WHAT NEEDS TO BE DONE> Pull out every line below that holds the word "materials".

===== DATASET EXCERPTS =====

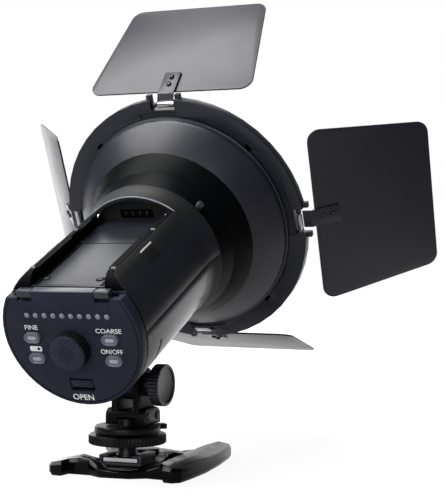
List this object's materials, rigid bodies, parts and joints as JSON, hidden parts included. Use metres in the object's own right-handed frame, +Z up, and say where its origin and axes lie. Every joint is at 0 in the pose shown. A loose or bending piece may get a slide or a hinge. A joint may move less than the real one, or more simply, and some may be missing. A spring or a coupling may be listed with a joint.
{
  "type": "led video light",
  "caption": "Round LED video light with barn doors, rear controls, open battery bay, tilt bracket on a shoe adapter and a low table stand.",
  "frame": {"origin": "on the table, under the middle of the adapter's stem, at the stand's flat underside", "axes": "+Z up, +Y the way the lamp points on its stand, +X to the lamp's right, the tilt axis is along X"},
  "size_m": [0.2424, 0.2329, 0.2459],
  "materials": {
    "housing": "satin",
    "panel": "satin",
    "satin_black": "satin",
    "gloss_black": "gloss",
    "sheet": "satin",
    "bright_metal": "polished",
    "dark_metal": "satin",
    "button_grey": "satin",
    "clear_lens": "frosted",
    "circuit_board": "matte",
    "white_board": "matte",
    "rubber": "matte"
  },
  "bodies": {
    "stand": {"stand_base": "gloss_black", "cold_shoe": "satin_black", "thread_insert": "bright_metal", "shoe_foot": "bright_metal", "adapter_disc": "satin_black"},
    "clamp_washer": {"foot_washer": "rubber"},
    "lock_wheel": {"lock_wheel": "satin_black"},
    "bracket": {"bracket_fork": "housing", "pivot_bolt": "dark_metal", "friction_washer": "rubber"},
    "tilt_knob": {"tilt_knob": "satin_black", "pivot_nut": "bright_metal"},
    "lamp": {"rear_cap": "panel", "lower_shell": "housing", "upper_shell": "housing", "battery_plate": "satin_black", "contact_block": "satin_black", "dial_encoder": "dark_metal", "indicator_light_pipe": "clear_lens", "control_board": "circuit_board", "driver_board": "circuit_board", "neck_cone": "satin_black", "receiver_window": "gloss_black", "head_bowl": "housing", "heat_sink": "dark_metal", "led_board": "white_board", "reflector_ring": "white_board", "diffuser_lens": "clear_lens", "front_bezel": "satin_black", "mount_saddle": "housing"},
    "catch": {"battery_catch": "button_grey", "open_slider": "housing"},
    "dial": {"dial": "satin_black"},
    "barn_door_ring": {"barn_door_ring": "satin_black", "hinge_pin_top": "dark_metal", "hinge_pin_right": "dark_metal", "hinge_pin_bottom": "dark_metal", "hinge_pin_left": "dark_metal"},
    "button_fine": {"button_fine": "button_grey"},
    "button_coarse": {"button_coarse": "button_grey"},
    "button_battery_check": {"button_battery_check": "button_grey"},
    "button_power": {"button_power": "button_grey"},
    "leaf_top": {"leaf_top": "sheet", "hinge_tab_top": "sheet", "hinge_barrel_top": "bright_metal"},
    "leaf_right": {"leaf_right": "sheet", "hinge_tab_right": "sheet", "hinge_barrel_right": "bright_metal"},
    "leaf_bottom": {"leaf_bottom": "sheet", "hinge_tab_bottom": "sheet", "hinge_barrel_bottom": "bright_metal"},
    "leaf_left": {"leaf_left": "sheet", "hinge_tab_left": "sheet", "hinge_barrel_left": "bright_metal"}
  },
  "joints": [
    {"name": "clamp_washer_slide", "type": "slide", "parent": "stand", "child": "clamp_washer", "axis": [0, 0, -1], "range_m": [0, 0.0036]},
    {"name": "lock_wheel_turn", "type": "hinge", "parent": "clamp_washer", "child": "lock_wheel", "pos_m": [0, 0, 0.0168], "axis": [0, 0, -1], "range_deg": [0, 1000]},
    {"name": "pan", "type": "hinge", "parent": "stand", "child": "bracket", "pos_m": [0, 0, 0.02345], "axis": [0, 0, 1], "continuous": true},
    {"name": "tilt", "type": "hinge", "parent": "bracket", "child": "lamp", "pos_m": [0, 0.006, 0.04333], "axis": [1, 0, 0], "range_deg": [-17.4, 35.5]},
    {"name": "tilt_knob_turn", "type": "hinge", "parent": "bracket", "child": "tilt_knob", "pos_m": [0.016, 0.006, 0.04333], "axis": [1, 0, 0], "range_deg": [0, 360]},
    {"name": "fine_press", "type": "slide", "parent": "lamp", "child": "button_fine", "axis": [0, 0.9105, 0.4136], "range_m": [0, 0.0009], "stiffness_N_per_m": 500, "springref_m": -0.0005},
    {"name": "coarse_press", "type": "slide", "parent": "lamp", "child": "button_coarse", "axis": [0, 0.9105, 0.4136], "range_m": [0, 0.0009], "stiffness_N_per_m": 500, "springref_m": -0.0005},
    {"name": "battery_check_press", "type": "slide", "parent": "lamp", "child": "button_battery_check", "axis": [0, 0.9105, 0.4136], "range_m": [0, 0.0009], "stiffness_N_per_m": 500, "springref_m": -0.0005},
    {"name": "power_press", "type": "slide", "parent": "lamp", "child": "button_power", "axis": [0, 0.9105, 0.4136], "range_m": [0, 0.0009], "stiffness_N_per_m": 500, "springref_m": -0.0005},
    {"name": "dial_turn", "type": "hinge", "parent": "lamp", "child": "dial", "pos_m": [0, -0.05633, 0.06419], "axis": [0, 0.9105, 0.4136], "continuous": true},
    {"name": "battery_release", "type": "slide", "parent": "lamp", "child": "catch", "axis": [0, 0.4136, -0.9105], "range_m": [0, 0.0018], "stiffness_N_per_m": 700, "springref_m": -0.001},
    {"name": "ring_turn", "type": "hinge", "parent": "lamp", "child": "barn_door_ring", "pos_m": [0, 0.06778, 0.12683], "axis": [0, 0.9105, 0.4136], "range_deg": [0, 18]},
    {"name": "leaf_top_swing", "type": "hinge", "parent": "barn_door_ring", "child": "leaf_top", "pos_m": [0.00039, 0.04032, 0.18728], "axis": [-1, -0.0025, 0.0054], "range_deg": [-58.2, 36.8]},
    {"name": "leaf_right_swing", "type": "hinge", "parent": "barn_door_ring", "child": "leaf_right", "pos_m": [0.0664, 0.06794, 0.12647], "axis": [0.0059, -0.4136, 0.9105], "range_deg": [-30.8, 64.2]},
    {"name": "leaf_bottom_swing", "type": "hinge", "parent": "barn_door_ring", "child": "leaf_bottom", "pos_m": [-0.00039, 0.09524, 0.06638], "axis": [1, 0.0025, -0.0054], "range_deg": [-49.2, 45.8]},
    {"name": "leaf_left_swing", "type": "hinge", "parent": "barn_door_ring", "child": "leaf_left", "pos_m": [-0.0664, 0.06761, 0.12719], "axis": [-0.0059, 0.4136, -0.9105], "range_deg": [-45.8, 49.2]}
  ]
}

=====
===== DATASET EXCERPTS =====

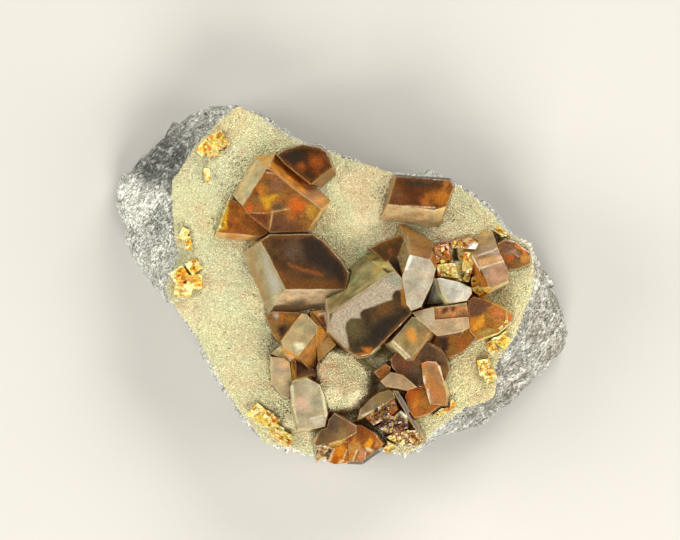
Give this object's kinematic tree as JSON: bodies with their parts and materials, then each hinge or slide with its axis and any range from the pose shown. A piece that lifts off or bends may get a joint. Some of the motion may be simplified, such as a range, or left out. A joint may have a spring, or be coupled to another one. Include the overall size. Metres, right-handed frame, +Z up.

=====
===== DATASET EXCERPTS =====

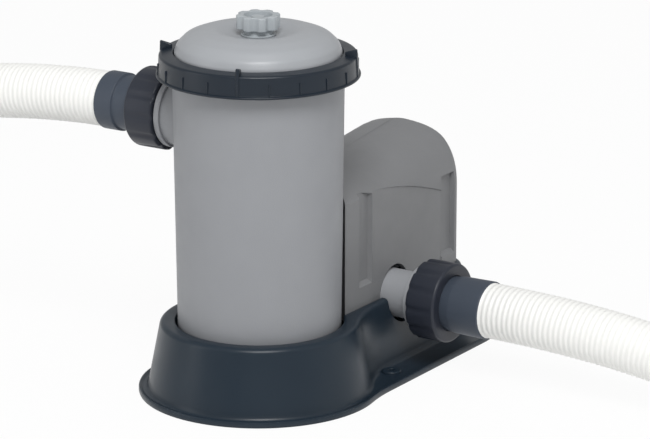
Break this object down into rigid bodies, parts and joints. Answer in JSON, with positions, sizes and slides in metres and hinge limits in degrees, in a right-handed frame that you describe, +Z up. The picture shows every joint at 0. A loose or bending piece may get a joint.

=====

TASK SOLUTION>
List this object's materials, rigid bodies, parts and joints as JSON, hidden parts included. Use metres in the object's own right-handed frame, +Z up, and say where its origin and axes lie. Every joint is at 0 in the pose shown. A loose or bending piece may get a slide or a hinge. A joint may move less than the real one, or more simply, and some may be missing. A spring or a coupling may be listed with a joint.
  "materials": {
Give this object's kinematic tree as JSON: bodies with their parts and materials, then each hinge or slide with its axis and any range from the pose shown. A piece that lifts off or bends may get a joint. Some of the motion may be simplified, such as a range, or left out. A joint may have a spring, or be coupled to another one. Include the overall size. Metres, right-handed frame, +Z up.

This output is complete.